To be done =>
Copy out exactly the lines from the start of the data to the line containing "shoulder_chamfer = 0.1; // [0.04:0.01:0.16]". Include both.

-- Begin --

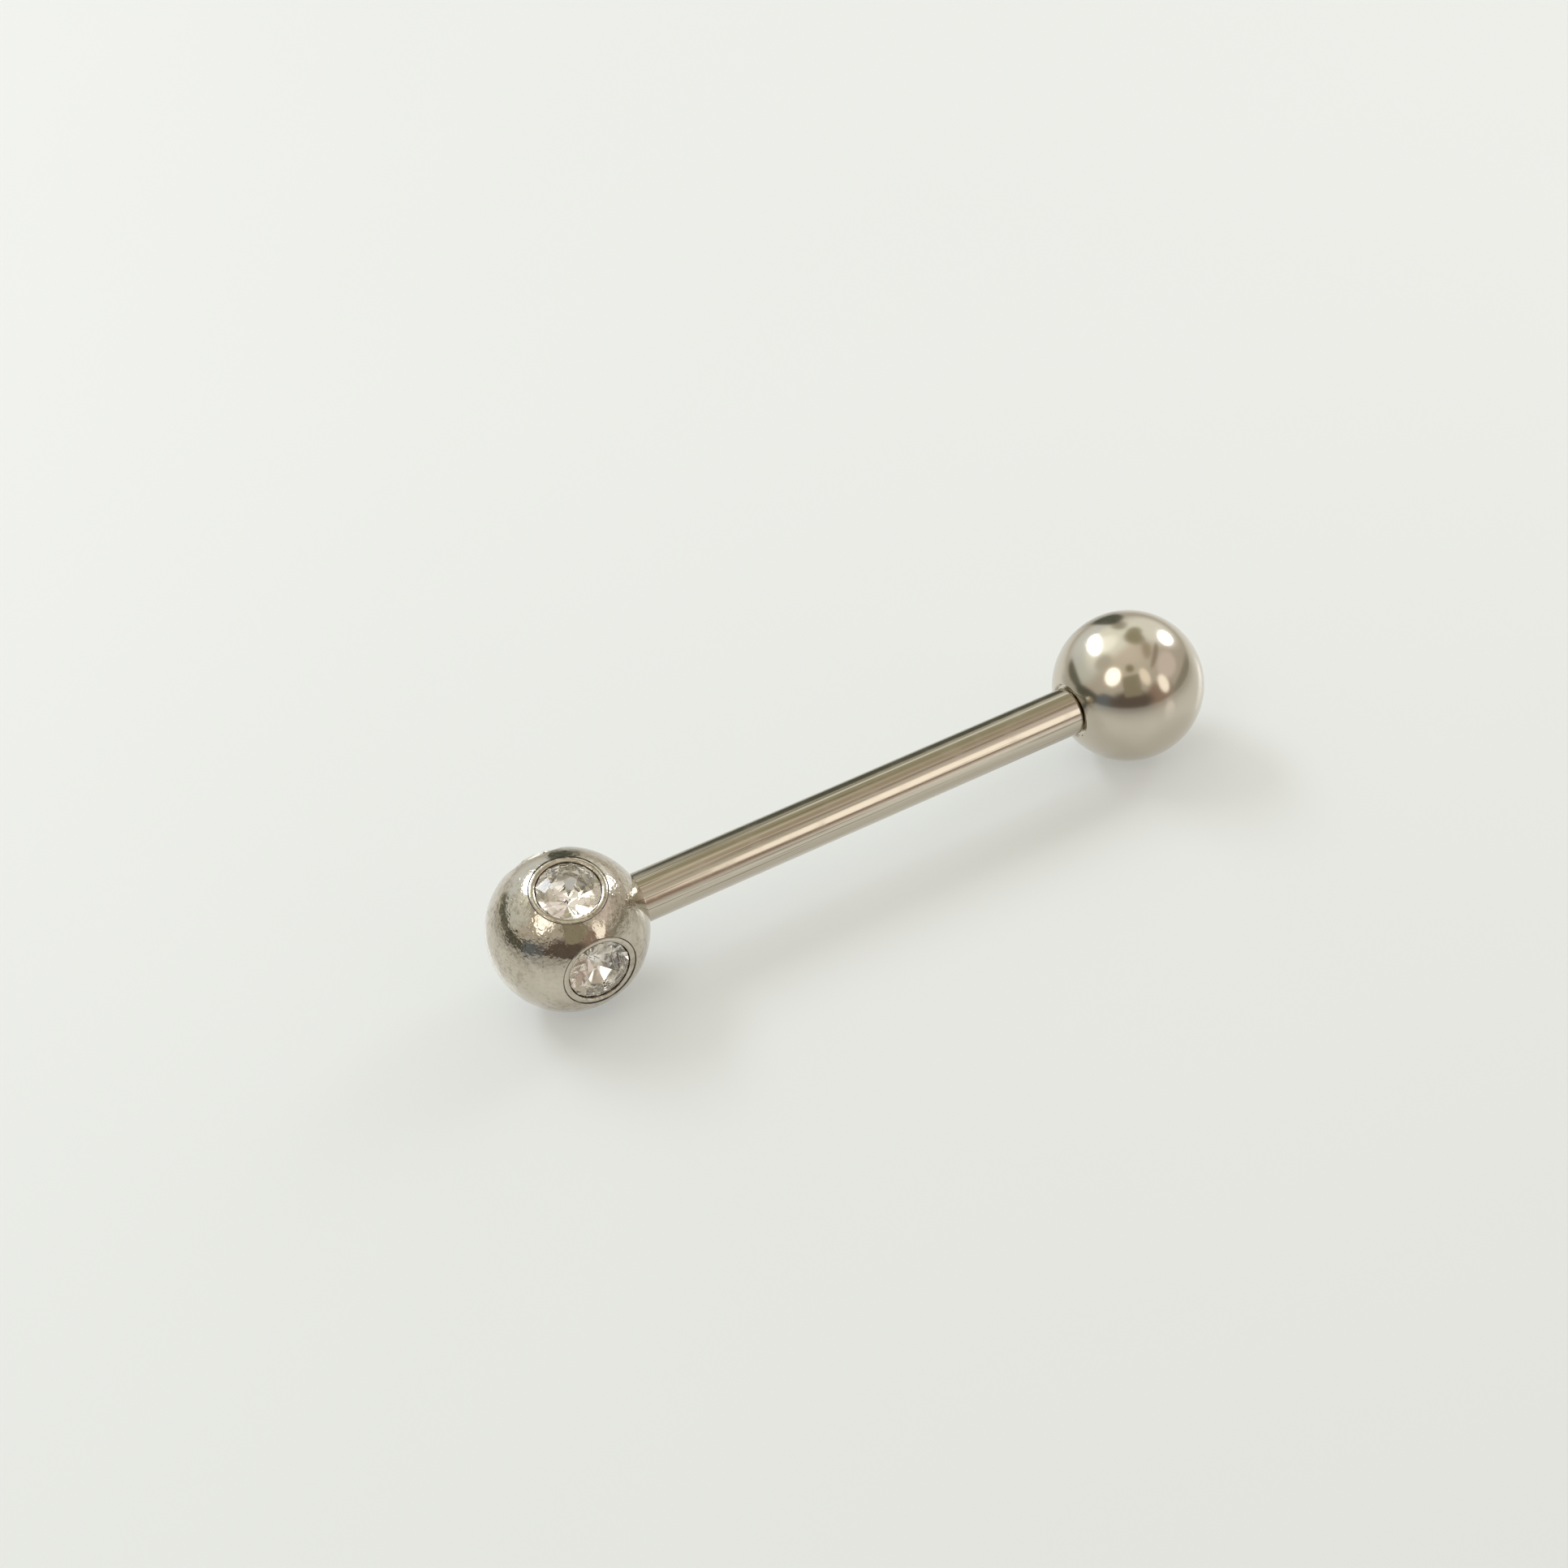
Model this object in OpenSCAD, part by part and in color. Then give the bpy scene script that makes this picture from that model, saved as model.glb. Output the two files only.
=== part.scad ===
// Straight tongue barbell: a round steel bar with a ball screwed on at each end.
// One ball carries five round crystals, sunk in a ring round it square to the bar.
// The bar lies along X, 16 mm clear between the balls, and the balls rest on Z = 0.

/* [Bar] */
// Diameter of the bar
bar_d = 1.6; // [1.4:0.1:2]
// Length of bar that shows between the two balls
bar_clear_length = 16; // [10:0.5:22]
// Chamfer on the edge of each shoulder of the bar
shoulder_chamfer = 0.1; // [0.04:0.01:0.16]

/* [Threaded ends] */
// Diameter of the post that each ball screws on, over its thread
post_d = 1.1; // [0.8:0.05:1.2]
// Length of each post from its shoulder
post_length = 2.4; // [1.6:0.1:2.8]
// Chamfer on the tip of each post
post_chamfer = 0.12; // [0.05:0.01:0.2]
// Radial clearance of a post in its ball
post_clearance = 0.03; // [0.02:0.01:0.06]
// Free depth of the hole beyond the tip of the post
hole_overrun = 0.3; // [0.1:0.1:0.6]
// Gap between the shoulder of the bar and the bottom of its recess
shoulder_gap = 0.02; // [0.01:0.01:0.05]
// Depth that the shoulder of the bar sinks into the jewelled ball
jewelled_sink = 0.16; // [0.1:0.01:0.25]
// Depth that the shoulder of the bar sinks into the plain ball
plain_sink = 0.1; // [0.02:0.01:0.2]
// Radial gap round the bar at the mouth of the jewelled ball
jewelled_mouth_gap = 0.03; // [0.02:0.01:0.1]
// Radial gap round the bar at the mouth of the plain ball
plain_mouth_gap = 0.08; // [0.02:0.01:0.12]
// Countersink on the mouth of the plain ball
plain_mouth_chamfer = 0.08; // [0.04:0.01:0.15]

/* [Balls] */
// Diameter of the jewelled ball
jewelled_ball_d = 5; // [4.6:0.1:6]
// Diameter of the plain ball
plain_ball_d = 5; // [4:0.1:6]

/* [Crystals] */
// Diameter of a crystal at its girdle
stone_d = 1.95; // [1.6:0.05:2.1]
// Width of the ring of metal round each crystal
seat_ring = 0.18; // [0.12:0.02:0.24]
// Chamfer on the inner edge of that ring
ring_chamfer = 0.05; // [0.02:0.01:0.08]
// Depth of a crystal's girdle below the ring
stone_sink = 0.04; // [0.01:0.01:0.06]
// Gap round each crystal in its pocket
stone_gap = 0.03; // [0.02:0.01:0.05]
// Height of the crown above the girdle
crown_height = 0.27; // [0.2:0.01:0.3]
// Width of the table across its corners
table_d = 1; // [0.8:0.05:1.2]
// Thickness of the girdle
girdle_height = 0.06; // [0.03:0.01:0.1]
// Depth of the pavilion below the girdle
pavilion_depth = 0.8; // [0.6:0.05:0.95]
// Width of the flat at the bottom of a pocket
pocket_floor_d = 0.3; // [0.1:0.05:0.5]
// Degrees from the top of the ball to the first crystal, towards -Y, as the barbell lies
first_stone_angle = 21; // [0:1:35]

/* [Hidden] */
$fn = 96;
STEEL = [0.74, 0.72, 0.68];
CRYSTAL = [0.86, 0.9, 0.92, 0.7];

// How far each crystal is turned in its pocket, which is by chance on the real one
STONE_TURNS = [12, 34, 5, 22, 40];
stone_count = len(STONE_TURNS);
stone_pitch = 360 / stone_count;

// A crystal is a round brilliant: eight mains, with half as many degrees between main and star
MAINS = 8;
main_pitch = 360 / MAINS;
half_pitch = main_pitch / 2;
// Where the tip of a star lies from the table (0) to the girdle (1), and a lower half from culet to girdle
STAR_SHARE = 0.5;
LOWER_SHARE = 0.65;

bar_r = bar_d / 2;
post_r = post_d / 2;
jewelled_r = jewelled_ball_d / 2;
plain_r = plain_ball_d / 2;
stone_r = stone_d / 2;
table_r = table_d / 2;
seat_r = stone_r + stone_gap + seat_ring;
pocket_r = stone_r + stone_gap;
pocket_floor_r = pocket_floor_d / 2;

// Distance from the centre of a ball to the circle where the bar enters it
jewelled_entry = sqrt(jewelled_r * jewelled_r - bar_r * bar_r);
plain_entry = sqrt(plain_r * plain_r - bar_r * bar_r);
// Distance from the centre of the jewelled ball to the flat of a seat, whose rim is on the sphere
seat_z = sqrt(jewelled_r * jewelled_r - seat_r * seat_r);

// The whole length is centred on X = 0
overall_length = jewelled_r + jewelled_entry + bar_clear_length + plain_entry + plain_r;
jewelled_x = jewelled_r - overall_length / 2;
plain_x = overall_length / 2 - plain_r;
jewelled_shoulder_x = jewelled_x + jewelled_entry - jewelled_sink;
plain_shoulder_x = plain_x - plain_entry + plain_sink;

// Height of the bar's axis above the surface that the larger ball lies on
axis_z = max(plain_r, jewelled_r);

function ring(r, z, n, first) =
    [for (i = [0 : n - 1]) [r * cos(first + 360 * i / n), r * sin(first + 360 * i / n), z]];

// Height of a main facet above its girdle edge, at a radius half a pitch off the facet's middle line
function main_z(r, inner_r, height) = height * (stone_r - r * cos(half_pitch)) / (stone_r - inner_r);

// A stepped shaft along +X from x = 0: rows of [x, radius]
module shaft(rows) {
    rotate([0, 90, 0])
        rotate_extrude()
            polygon(concat([[0, rows[0][0]]], [for (row = rows) [row[1], row[0]]],
                [[0, rows[len(rows) - 1][0]]]));
}

// Local +Z leaves the jewelled ball through the middle of crystal k, counted from 1
module at_stone(k) {
    translate([jewelled_x, 0, axis_z])
        rotate([first_stone_angle + (k - 1) * stone_pitch, 0, 0])
            children();
}

// The bar with a shoulder and a plain post at each end
module bar() {
    jewelled_tip_x = jewelled_shoulder_x - post_length;
    plain_tip_x = plain_shoulder_x + post_length;
    color(STEEL)
        translate([0, 0, axis_z])
            shaft([
                [jewelled_tip_x, post_r - post_chamfer],
                [jewelled_tip_x + post_chamfer, post_r],
                [jewelled_shoulder_x, post_r],
                [jewelled_shoulder_x, bar_r - shoulder_chamfer],
                [jewelled_shoulder_x + shoulder_chamfer, bar_r],
                [plain_shoulder_x - shoulder_chamfer, bar_r],
                [plain_shoulder_x, bar_r - shoulder_chamfer],
                [plain_shoulder_x, post_r],
                [plain_tip_x - post_chamfer, post_r],
                [plain_tip_x, post_r - post_chamfer]
            ]);
}

// What is cut from a ball for its post and shoulder: x = 0 is the ball's centre and +X leaves by the mouth
module screw_hole(entry, ball_r, sink, mouth_gap, mouth_chamfer) {
    mouth_r = bar_r + mouth_gap;
    recess_x = entry - sink - shoulder_gap;
    rim_x = sqrt(ball_r * ball_r - mouth_r * mouth_r);
    hole_r = post_r + post_clearance;
    shaft([
        [recess_x + shoulder_gap - post_length - hole_overrun, hole_r],
        [recess_x, hole_r],
        [recess_x, mouth_r],
        [rim_x - mouth_chamfer, mouth_r],
        [rim_x + ball_r, mouth_r + mouth_chamfer + ball_r]
    ]);
}

// What is cut from the jewelled ball for one crystal: a flat spot face, a round pocket and a cone below it
module seat_cut() {
    wall_depth = stone_sink + girdle_height + stone_gap;
    floor_depth = wall_depth + pavilion_depth;
    translate([0, 0, seat_z])
        rotate_extrude()
            polygon([
                [0, -floor_depth],
                [pocket_floor_r, -floor_depth],
                [pocket_r, -wall_depth],
                [pocket_r, -ring_chamfer],
                [pocket_r + ring_chamfer, 0],
                [seat_r + seat_ring, 0],
                [seat_r + seat_ring, jewelled_r],
                [0, jewelled_r]
            ]);
}

module jewelled_ball() {
    color(STEEL)
        difference() {
            translate([jewelled_x, 0, axis_z])
                sphere(r = jewelled_r);
            translate([jewelled_x, 0, axis_z])
                screw_hole(jewelled_entry, jewelled_r, jewelled_sink, jewelled_mouth_gap, 0);
            for (k = [1 : stone_count])
                at_stone(k)
                    seat_cut();
        }
}

module plain_ball() {
    color(STEEL)
        translate([plain_x, 0, axis_z])
            difference() {
                sphere(r = plain_r);
                mirror([1, 0, 0])
                    screw_hole(plain_entry, plain_r, plain_sink, plain_mouth_gap, plain_mouth_chamfer);
            }
}

// A round brilliant with its girdle's top edge at z = 0 and its table up
module brilliant() {
    star_r = table_r * cos(half_pitch) * (1 - STAR_SHARE) + stone_r * STAR_SHARE;
    star_z = main_z(star_r, table_r, crown_height);
    lower_r = stone_r * LOWER_SHARE;
    lower_z = -girdle_height - main_z(lower_r, 0, pavilion_depth);
    stars = MAINS;
    tops = stars + MAINS;
    bottoms = tops + 2 * MAINS;
    lowers = bottoms + 2 * MAINS;
    culet = lowers + MAINS;
    points = concat(
        ring(table_r, crown_height, MAINS, 0),
        ring(star_r, star_z, MAINS, half_pitch),
        ring(stone_r, 0, 2 * MAINS, 0),
        ring(stone_r, -girdle_height, 2 * MAINS, 0),
        ring(lower_r, lower_z, MAINS, half_pitch),
        [[0, 0, -girdle_height - pavilion_depth]]
    );
    table_face = [[for (i = [MAINS - 1 : -1 : 0]) i]];
    star_faces = [for (i = [0 : MAINS - 1]) [i, (i + 1) % MAINS, stars + i]];
    kite_faces = [for (i = [0 : MAINS - 1])
        [i, stars + i, tops + 2 * i, stars + (i + MAINS - 1) % MAINS]];
    upper_faces = [for (i = [0 : MAINS - 1], side = [0, 1])
        [stars + i, tops + (2 * i + side + 1) % (2 * MAINS), tops + 2 * i + side]];
    girdle_faces = [for (i = [0 : 2 * MAINS - 1])
        [tops + i, tops + (i + 1) % (2 * MAINS), bottoms + (i + 1) % (2 * MAINS), bottoms + i]];
    lower_faces = [for (i = [0 : MAINS - 1], side = [0, 1])
        [lowers + i, bottoms + 2 * i + side, bottoms + (2 * i + side + 1) % (2 * MAINS)]];
    main_faces = [for (i = [0 : MAINS - 1])
        [bottoms + 2 * i, lowers + i, culet, lowers + (i + MAINS - 1) % MAINS]];
    polyhedron(points, concat(table_face, star_faces, kite_faces, upper_faces,
        girdle_faces, lower_faces, main_faces), convexity = 2);
}

module stone(k) {
    color(CRYSTAL)
        at_stone(k)
            translate([0, 0, seat_z - stone_sink])
                rotate([0, 0, STONE_TURNS[k - 1]])
                    brilliant();
}

bar();
jewelled_ball();
plain_ball();
stone(1);  // stone_1
stone(2);  // stone_2
stone(3);  // stone_3
stone(4);  // stone_4
stone(5);  // stone_5
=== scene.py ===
import math
import bpy
from mathutils import Matrix, Vector


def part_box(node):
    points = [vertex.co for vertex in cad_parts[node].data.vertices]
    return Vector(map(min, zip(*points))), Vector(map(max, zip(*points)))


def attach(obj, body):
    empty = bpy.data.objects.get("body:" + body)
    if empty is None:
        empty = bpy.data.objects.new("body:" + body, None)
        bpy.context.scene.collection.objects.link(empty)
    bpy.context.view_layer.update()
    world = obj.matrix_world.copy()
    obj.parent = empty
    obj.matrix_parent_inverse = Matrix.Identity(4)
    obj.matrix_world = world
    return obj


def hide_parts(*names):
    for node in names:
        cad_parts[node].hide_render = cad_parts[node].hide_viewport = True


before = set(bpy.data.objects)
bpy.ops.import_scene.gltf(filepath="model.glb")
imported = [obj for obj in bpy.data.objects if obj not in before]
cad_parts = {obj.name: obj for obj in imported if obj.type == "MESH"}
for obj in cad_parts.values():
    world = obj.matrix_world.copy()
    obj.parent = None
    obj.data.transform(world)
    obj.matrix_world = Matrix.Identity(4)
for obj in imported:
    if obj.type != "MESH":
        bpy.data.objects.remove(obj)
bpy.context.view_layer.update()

# Camera. The photograph looks down on the barbell from beside its jewelled end, close up with a
# long lens, held a few degrees off level.
MM = 0.001
CAMERA_AZIMUTH = -25.189
CAMERA_ELEVATION = 36.394
CAMERA_ROLL = -7.536
CAMERA_DISTANCE = 77.1 * MM
# How far the camera is shifted to its own right and up from where it would aim at the bar's middle
AIM_RIGHT = -2.43 * MM
AIM_UP = 0.56 * MM
FOCAL_PIXELS = 3000
PICTURE_PIXELS = 1932
SENSOR_WIDTH = 36
NEAREST = 5 * MM
FARTHEST = 10000 * MM

low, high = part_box("bar")
middle = (low + high) / 2
barbell_middle = Vector((0, middle.y, middle.z))


def toward(azimuth, elevation):
    """The direction at an azimuth from +Y towards +X, and an elevation, in degrees."""
    a = math.radians(azimuth)
    e = math.radians(elevation)
    return Vector((math.sin(a) * math.cos(e), math.cos(a) * math.cos(e), math.sin(e)))


def turned_to(direction, roll):
    """The turn that puts +Z along a direction with +Y upwards, then rolls about it."""
    upright = direction.to_track_quat("Z", "Y")
    return upright @ Matrix.Rotation(math.radians(roll), 4, "Z").to_quaternion()


back = toward(180 - CAMERA_AZIMUTH, CAMERA_ELEVATION)
camera = bpy.data.objects.new("camera", bpy.data.cameras.new("camera"))
bpy.context.scene.collection.objects.link(camera)
camera.rotation_mode = "QUATERNION"
camera.rotation_quaternion = turned_to(back, CAMERA_ROLL)
right = camera.rotation_quaternion @ Vector((1, 0, 0))
up = camera.rotation_quaternion @ Vector((0, 1, 0))
camera.location = barbell_middle + back * CAMERA_DISTANCE + right * AIM_RIGHT + up * AIM_UP
camera.data.sensor_width = SENSOR_WIDTH
camera.data.lens = FOCAL_PIXELS / PICTURE_PIXELS * SENSOR_WIDTH
camera.data.clip_start = NEAREST
camera.data.clip_end = FARTHEST
bpy.context.scene.camera = camera
bpy.context.scene.view_settings.view_transform = "Standard"


# Floor. A plain sheet of off-white card. Its glow is painted fill light, which keeps the
# shadows pale and is a little brighter where the steel mirrors it. It is faintly uneven, and painted
# shade makes its tone fall off a little towards the camera. Its polish shows only in the steel, which
# mirrors it at a slant, where it is darker.
class Field:
    """A value that varies over a surface or a room. Arithmetic on it adds Math nodes."""

    def __init__(self, finish, socket):
        self.finish = finish
        self.socket = socket

    def math(self, operation, *values):
        return self.finish.node("ShaderNodeMath", {"operation": operation}, dict(enumerate(values)))

    def __add__(self, other):
        return self.math("ADD", self, other)

    def __radd__(self, other):
        return self.math("ADD", other, self)

    def __sub__(self, other):
        return self.math("SUBTRACT", self, other)

    def __rsub__(self, other):
        return self.math("SUBTRACT", other, self)

    def __mul__(self, other):
        return self.math("MULTIPLY", self, other)

    def __rmul__(self, other):
        return self.math("MULTIPLY", other, self)

    def __truediv__(self, other):
        return self.math("DIVIDE", self, other)

    def __rtruediv__(self, other):
        return self.math("DIVIDE", other, self)

    def __gt__(self, other):
        return self.math("GREATER_THAN", self, other)

    def __lt__(self, other):
        return self.math("LESS_THAN", self, other)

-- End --

Solution to this task =>
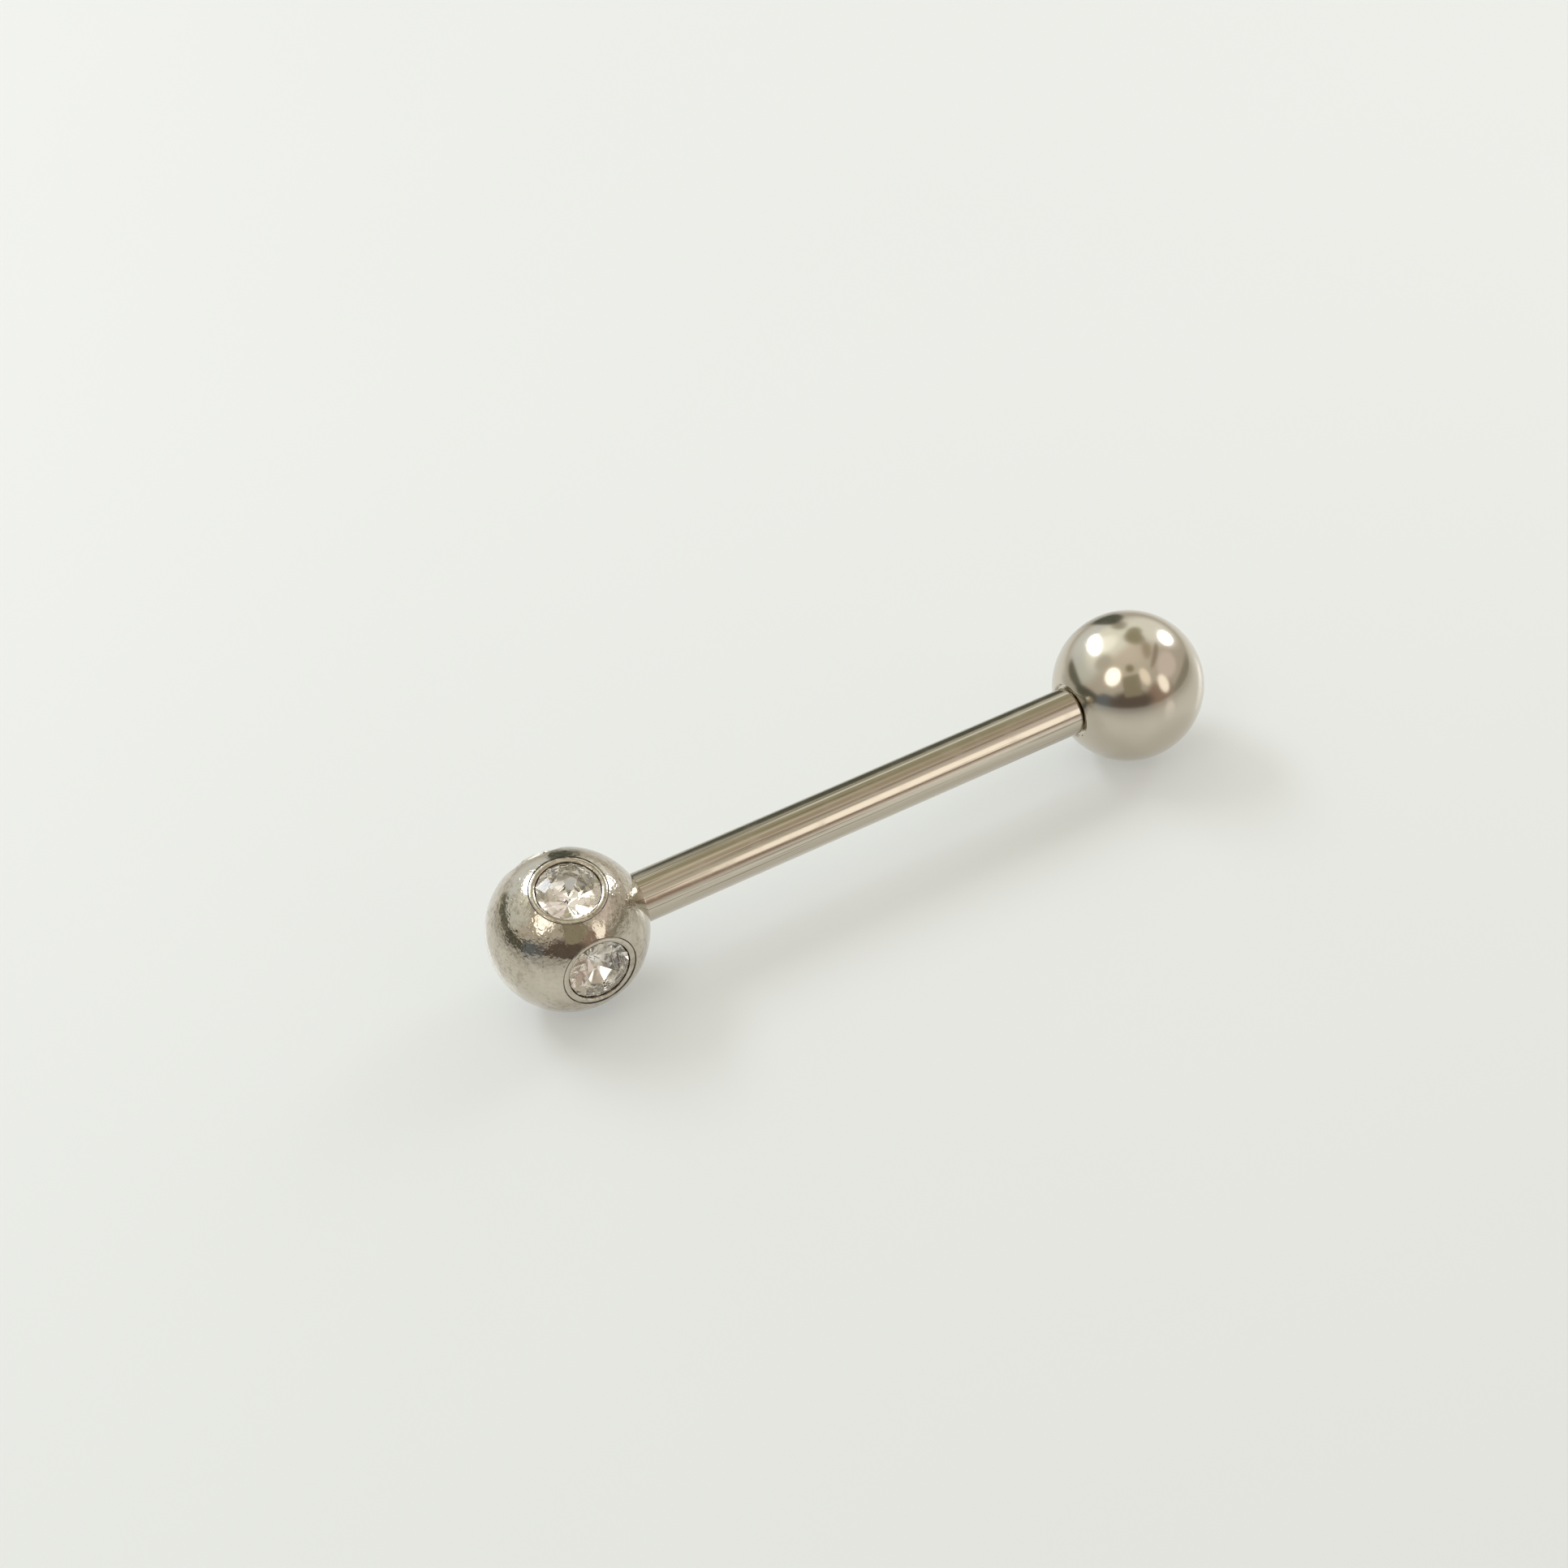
Model this object in OpenSCAD, part by part and in color. Then give the bpy scene script that makes this picture from that model, saved as model.glb. Output the two files only.
=== part.scad ===
// Straight tongue barbell: a round steel bar with a ball screwed on at each end.
// One ball carries five round crystals, sunk in a ring round it square to the bar.
// The bar lies along X, 16 mm clear between the balls, and the balls rest on Z = 0.

/* [Bar] */
// Diameter of the bar
bar_d = 1.6; // [1.4:0.1:2]
// Length of bar that shows between the two balls
bar_clear_length = 16; // [10:0.5:22]
// Chamfer on the edge of each shoulder of the bar
shoulder_chamfer = 0.1; // [0.04:0.01:0.16]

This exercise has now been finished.